I end this sermon with advice I was always sure to give the kiddos who took my Bible classes.  This advice is from C.S. Lewis’ book, Mere Christianity (Chapter 3).  Lewis states that, logically speaking, Jesus words and actions leave us only 3 choices that make sense regarding the truth of who Jesus is.  As someone who claimed to forgive sins, for example, Jesus was either 1) a liar (he deliberately misled others), 2) a lunatic (he might as well have announced himself to be a poached egg), or 3) the Lord of Life.  I advised my students to remember these choices, because one day (perhaps when they would be in college) someone would tempt them into bypassing these 3 choices.  The argument would be that Jesus was a good man who had great advice for living our lives but certainly not the manifestation of God.  The problem is that Jesus forgave sins...his actions and words repeatedly presented himself as God.  In all of life, including (and especially) religion, wholeness requires that we not check our brains at the door.  Logic does not allow us to pick and choose from Jesus’ words and actions to construct our own private “sanitized” Jesus with no pesky stuff that might lead to questions of his sanity or his character.  Our view of Jesus must take the “whole enchilada” if we want to maintain intellectual integrity.

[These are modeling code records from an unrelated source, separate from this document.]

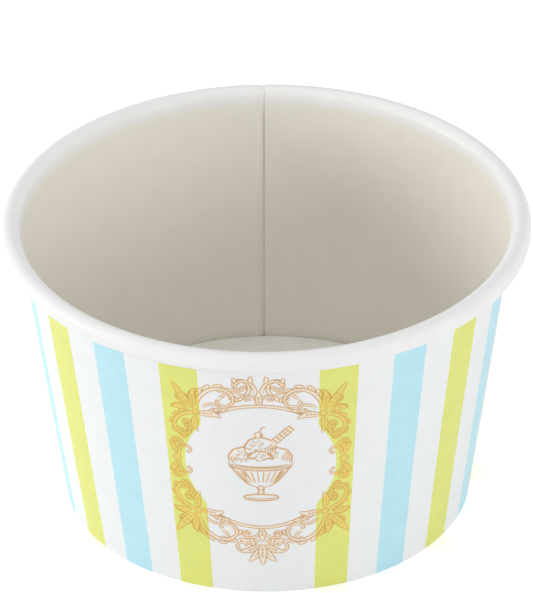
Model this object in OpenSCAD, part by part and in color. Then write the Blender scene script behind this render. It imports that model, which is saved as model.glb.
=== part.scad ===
// Paper dessert cup: a printed board sidewall with a rolled rim and a folded foot,
// and a stamped base disc held in the fold.
// Millimetres. +Z is the cup's axis, the foot stands on z = 0, the medallion faces -Y
// and the glued side seam faces +Y.

/* [Cup] */
// Diameter over the rolled rim
rim_d = 96; // [88:0.5:110]
// Height from the table to the top of the rolled rim
cup_h = 57; // [46:0.5:75]
// Outside diameter of the foot where it meets the table
foot_d = 74.4; // [66:0.2:78]

/* [Board] */
// Thickness of the sidewall's board
board_t = 0.4; // [0.3:0.02:0.5]
// Thickness of the base disc's board
base_t = 0.35; // [0.3:0.01:0.45]
// Film of coating between two sealed faces
seal_gap = 0.03; // [0.01:0.01:0.05]

/* [Rolled rim] */
// Width of the roll's section, across the rim
roll_w = 3.6; // [3.2:0.1:4.4]
// Height of the roll's section
roll_h = 3.9; // [3.7:0.1:5]
// Clearance between the tucked edge of the roll and the wall
roll_gap = 0.1; // [0.05:0.01:0.15]
// How far below the roll's outer side it starts to tighten, in degrees
tuck_from = 60; // [40:5:80]
// How far the tightened part of the roll turns, in degrees
tuck_turn = 170; // [130:5:180]

/* [Foot and base] */
// Height of the base disc's upper face above the table
floor_z = 7.5; // [6.8:0.1:12]
// Height of the hem folded up inside the foot
hem_h = 5.5; // [3:0.1:5.8]
// Inside radius at the two edges of the foot's fold
fold_r = 0.1; // [0.05:0.01:0.12]
// Outside radius where the base disc turns down into its flange
flange_bend_r = 0.9; // [0.6:0.05:1.2]
// Clearance from the flange's lower edge to the bottom of the fold
flange_clear = 0.15; // [0.12:0.01:1]

/* [Side seam] */
// Width of the overlap between the blank's two side edges
lap_w = 5; // [4:0.1:7]
// Length over which the outer layer comes down from the overlap
lap_ramp_w = 1.8; // [1.2:0.1:3]
// Height above the base disc where the seam's inner groove starts
groove_clear = 0.5; // [0.2:0.1:2]

/* [Print] */
// Number of equal stripes round the cup
stripe_n = 38; // [30:4:46]
// Diameter of the medallion's white field
field_d = 27.4; // [22:0.2:29]
// Height of the medallion's centre above the table
medallion_z = 29.8; // [26:0.1:34]
// Gap between the field's edge and the wreath round it
wreath_gap = 0.4; // [0.2:0.1:1]
// Length of the longest leaves of the wreath
leaf_l = 6.2; // [4:0.1:7]
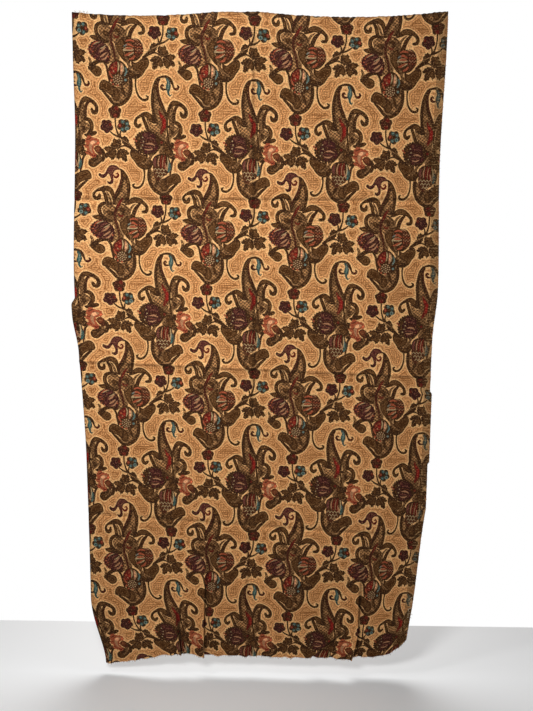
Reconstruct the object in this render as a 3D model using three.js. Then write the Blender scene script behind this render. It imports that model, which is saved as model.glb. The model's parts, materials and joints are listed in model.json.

There we are; the choice before us is "Lord, Liar, or Lunatic."  May our Savior mercifully guide us to choose wisely and accept the love of God into our lives anew each day!  And most importantly, may the Spirit grant us the humility to trust that our salvation is ultimately not a function of our own doing like some kind of reward for good behavior.  It is so easy to stop at the idea of behavior and consequence because life in this world teaches us that lesson.  In that scenario, we are all toast.  The Good News is God's love.  To roughly quote William Langland, as I often do, our misdeeds are to the Love of God, nothing more than a live coal thrown into the sea. Being in the family of God is pure gift...what's that word that we all know so well.....ah, God's love is simply Grace!  AMEN.